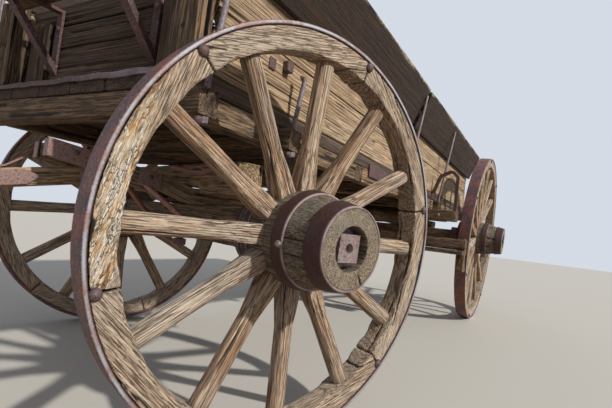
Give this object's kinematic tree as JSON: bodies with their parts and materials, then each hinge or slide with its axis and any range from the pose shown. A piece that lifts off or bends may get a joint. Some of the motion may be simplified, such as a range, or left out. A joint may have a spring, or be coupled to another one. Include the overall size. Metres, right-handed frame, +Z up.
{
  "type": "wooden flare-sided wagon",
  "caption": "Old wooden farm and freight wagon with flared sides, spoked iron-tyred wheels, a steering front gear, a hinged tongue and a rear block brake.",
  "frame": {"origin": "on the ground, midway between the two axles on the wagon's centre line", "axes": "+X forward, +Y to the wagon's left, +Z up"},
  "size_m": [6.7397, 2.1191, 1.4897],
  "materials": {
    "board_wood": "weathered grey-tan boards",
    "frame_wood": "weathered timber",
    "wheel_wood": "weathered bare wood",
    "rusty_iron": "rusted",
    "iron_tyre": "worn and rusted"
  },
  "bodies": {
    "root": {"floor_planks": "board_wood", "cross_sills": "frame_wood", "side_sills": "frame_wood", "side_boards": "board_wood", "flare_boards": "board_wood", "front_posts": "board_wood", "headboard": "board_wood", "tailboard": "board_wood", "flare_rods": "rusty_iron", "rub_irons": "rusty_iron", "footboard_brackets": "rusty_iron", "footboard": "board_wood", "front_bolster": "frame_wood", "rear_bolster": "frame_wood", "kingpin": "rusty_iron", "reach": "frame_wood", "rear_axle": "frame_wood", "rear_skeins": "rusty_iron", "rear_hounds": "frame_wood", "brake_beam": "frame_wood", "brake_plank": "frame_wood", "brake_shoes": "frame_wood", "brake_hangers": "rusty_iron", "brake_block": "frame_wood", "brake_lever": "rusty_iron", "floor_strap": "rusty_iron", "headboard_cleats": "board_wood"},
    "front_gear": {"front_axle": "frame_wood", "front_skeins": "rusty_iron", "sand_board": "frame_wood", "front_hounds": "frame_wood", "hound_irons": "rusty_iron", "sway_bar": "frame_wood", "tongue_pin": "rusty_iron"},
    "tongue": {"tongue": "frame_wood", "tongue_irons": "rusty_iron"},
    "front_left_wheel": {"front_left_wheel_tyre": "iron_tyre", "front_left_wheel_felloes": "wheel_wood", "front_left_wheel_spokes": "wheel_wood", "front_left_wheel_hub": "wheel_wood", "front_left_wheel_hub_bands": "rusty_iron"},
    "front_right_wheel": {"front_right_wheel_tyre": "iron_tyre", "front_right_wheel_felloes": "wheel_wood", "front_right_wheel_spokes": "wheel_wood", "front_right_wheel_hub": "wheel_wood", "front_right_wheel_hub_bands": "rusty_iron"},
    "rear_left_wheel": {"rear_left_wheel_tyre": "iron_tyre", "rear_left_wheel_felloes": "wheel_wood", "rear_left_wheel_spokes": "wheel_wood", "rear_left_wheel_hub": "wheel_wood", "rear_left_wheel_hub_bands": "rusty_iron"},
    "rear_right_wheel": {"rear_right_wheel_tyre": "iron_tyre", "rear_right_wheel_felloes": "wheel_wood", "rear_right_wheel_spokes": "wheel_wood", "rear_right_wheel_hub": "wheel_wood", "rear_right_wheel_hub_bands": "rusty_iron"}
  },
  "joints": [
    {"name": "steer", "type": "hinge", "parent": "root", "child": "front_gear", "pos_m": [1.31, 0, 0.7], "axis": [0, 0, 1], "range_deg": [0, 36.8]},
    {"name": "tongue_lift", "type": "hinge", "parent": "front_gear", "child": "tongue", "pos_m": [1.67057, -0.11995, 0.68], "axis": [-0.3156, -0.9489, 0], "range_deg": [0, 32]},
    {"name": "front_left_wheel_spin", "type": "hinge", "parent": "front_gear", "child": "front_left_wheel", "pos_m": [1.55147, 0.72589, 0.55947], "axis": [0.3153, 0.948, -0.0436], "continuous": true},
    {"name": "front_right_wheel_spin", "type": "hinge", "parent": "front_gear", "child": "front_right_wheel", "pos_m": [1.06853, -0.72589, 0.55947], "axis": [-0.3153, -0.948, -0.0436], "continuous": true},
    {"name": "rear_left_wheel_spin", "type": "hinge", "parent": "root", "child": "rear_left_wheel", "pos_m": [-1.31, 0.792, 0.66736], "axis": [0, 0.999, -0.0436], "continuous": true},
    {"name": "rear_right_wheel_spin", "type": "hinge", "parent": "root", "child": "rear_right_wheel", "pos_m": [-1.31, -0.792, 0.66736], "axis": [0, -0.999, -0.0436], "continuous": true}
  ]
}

---

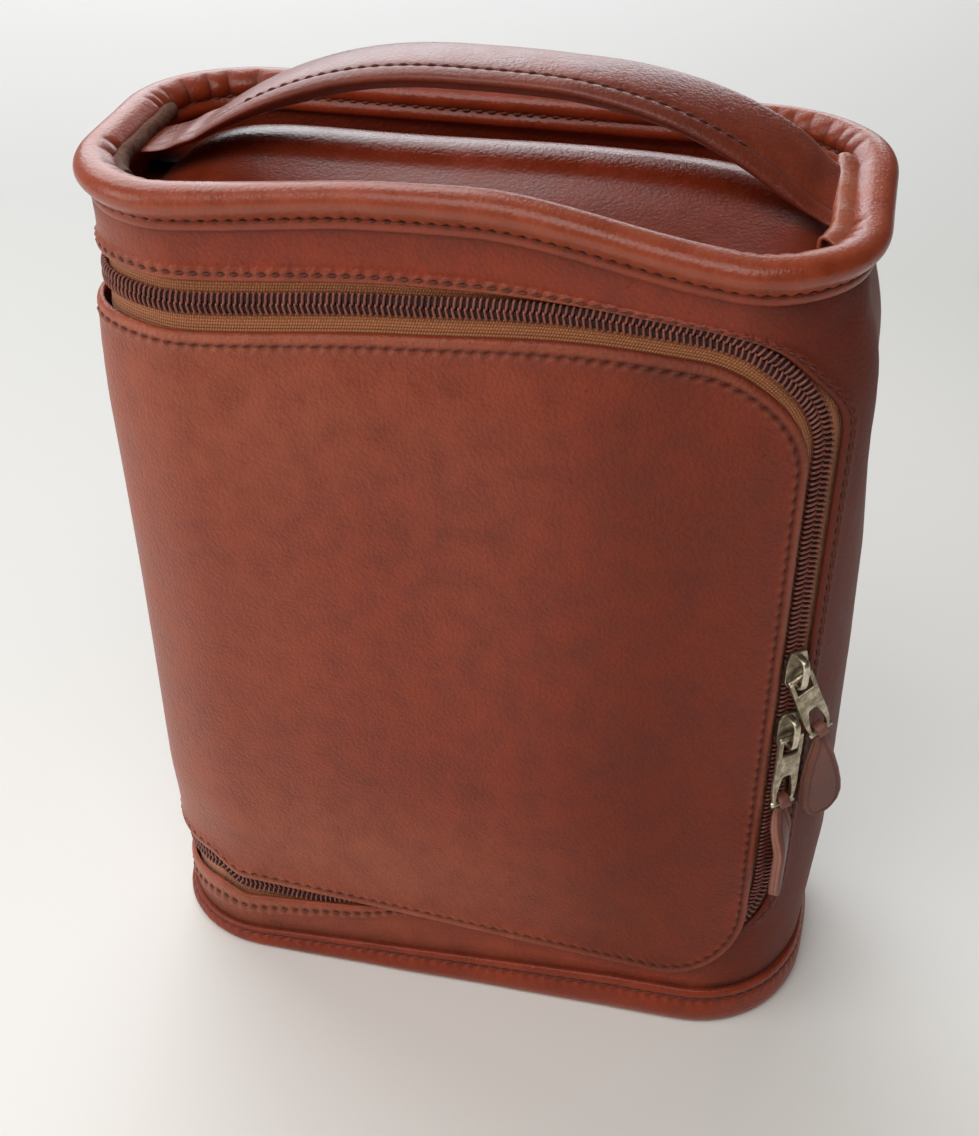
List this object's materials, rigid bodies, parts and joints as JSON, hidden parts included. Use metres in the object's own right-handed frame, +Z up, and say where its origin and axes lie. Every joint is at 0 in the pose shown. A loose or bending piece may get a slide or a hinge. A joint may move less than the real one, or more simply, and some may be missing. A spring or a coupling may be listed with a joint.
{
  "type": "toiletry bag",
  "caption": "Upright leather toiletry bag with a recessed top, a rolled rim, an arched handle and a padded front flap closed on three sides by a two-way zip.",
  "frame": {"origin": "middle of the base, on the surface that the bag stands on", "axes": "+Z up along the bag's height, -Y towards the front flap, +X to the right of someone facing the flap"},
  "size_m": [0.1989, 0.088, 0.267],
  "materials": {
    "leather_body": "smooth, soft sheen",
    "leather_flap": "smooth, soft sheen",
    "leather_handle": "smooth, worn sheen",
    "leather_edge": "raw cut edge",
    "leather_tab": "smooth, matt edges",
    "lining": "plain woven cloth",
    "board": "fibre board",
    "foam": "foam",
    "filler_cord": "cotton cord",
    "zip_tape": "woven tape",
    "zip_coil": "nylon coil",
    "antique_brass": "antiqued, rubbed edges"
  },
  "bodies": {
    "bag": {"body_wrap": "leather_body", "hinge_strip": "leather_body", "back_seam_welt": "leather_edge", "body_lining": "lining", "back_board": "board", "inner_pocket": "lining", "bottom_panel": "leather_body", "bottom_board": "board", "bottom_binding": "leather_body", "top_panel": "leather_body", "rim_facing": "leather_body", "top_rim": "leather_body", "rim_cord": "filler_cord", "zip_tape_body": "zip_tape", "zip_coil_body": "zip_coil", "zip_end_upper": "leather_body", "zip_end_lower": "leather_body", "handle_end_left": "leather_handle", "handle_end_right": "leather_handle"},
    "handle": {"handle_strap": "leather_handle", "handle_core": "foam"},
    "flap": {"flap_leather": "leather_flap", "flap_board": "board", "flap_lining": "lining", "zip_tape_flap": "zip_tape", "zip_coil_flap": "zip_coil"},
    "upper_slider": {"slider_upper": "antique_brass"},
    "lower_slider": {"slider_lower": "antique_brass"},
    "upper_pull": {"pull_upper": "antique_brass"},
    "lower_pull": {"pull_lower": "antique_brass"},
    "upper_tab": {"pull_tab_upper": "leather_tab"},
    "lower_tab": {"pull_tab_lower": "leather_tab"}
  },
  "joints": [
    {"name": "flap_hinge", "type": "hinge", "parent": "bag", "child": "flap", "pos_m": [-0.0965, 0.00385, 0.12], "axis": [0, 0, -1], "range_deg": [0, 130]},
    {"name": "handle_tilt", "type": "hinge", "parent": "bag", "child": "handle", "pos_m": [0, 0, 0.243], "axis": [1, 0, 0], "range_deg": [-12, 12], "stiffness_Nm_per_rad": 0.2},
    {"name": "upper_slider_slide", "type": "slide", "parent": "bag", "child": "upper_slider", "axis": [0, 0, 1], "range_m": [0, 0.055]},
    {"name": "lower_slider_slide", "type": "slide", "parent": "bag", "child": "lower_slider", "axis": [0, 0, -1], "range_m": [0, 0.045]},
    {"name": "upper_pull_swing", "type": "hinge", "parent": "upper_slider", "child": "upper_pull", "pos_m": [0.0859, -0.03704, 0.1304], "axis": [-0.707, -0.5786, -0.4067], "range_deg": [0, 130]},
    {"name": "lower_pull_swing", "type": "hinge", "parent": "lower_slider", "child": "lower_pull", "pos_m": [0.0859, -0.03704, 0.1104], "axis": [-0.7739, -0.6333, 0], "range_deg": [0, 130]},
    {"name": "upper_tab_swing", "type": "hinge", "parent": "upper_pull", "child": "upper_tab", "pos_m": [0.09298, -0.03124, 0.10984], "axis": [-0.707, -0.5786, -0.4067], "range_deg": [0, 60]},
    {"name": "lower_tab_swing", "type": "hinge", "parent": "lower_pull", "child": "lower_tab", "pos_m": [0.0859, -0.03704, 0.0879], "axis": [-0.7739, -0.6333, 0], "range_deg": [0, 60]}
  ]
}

§ **Given problem**: Report how many lines in the records above contain the word "JSON", giving only the number.

§ **Written response**: 2